-- What you should do --
Reproduce exactly the lines from the one containing "Turn this picture" through the one containing "# middle of the coil's outline is X = Y = 0.", both included, and nothing else.

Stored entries
%%

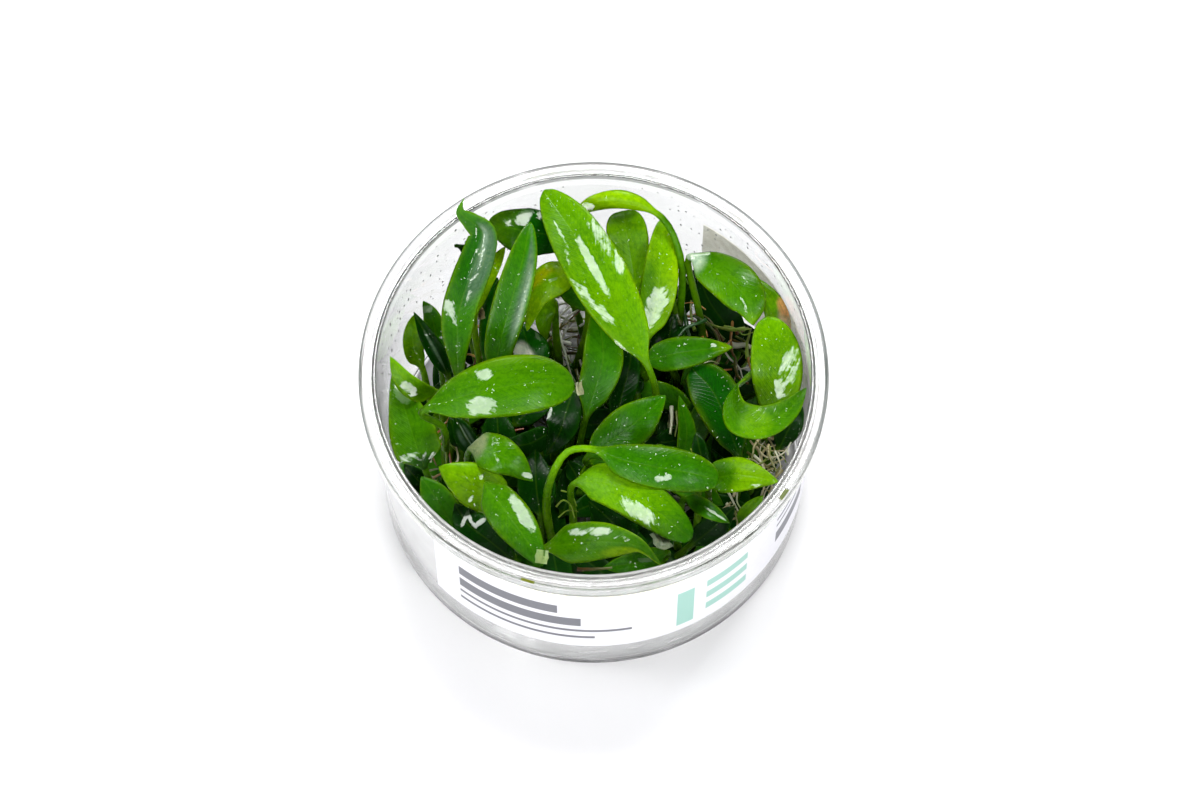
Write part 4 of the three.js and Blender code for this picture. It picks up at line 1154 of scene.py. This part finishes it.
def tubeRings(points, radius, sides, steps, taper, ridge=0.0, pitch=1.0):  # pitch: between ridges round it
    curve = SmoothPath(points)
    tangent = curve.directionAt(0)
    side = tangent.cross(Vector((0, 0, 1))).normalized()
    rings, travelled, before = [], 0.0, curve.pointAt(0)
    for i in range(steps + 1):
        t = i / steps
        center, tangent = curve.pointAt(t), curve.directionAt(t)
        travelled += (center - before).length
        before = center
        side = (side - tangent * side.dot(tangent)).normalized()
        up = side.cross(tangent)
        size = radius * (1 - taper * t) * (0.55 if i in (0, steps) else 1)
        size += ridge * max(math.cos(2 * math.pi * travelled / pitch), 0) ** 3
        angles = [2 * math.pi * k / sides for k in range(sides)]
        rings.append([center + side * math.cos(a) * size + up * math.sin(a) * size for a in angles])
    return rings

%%
%%

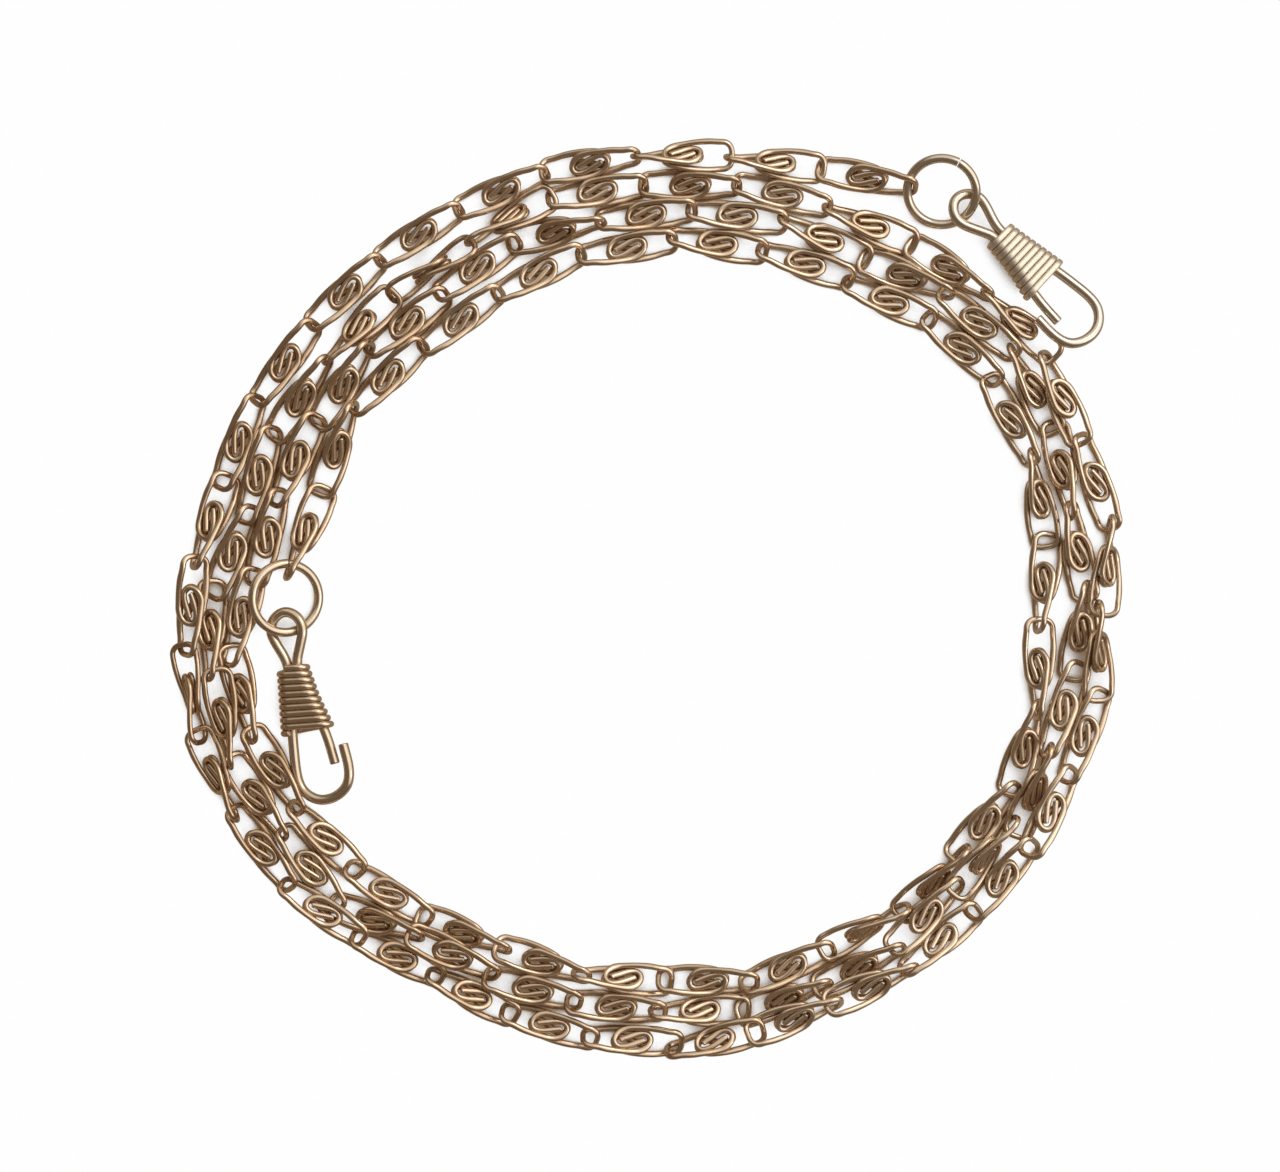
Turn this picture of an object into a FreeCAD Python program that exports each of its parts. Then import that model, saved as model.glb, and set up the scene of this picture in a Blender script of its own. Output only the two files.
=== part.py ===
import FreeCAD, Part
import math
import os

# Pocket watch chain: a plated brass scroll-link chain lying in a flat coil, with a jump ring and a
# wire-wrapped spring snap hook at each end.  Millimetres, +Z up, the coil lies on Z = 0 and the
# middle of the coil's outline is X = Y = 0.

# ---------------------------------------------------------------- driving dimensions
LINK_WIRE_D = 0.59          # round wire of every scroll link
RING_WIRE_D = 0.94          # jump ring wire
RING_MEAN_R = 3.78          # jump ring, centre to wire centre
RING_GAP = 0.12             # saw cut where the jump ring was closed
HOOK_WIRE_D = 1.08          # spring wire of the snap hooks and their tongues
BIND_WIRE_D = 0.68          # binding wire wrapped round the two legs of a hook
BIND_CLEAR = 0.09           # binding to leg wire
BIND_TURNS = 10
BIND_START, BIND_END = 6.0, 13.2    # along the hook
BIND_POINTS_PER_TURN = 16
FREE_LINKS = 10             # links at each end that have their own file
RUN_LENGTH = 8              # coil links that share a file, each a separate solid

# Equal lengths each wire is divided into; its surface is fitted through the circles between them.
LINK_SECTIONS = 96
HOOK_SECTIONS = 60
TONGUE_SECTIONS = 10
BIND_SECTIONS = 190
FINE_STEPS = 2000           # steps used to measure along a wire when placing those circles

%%

-- Written reply --
Turn this picture of an object into a FreeCAD Python program that exports each of its parts. Then import that model, saved as model.glb, and set up the scene of this picture in a Blender script of its own. Output only the two files.
=== part.py ===
import FreeCAD, Part
import math
import os

# Pocket watch chain: a plated brass scroll-link chain lying in a flat coil, with a jump ring and a
# wire-wrapped spring snap hook at each end.  Millimetres, +Z up, the coil lies on Z = 0 and the
# middle of the coil's outline is X = Y = 0.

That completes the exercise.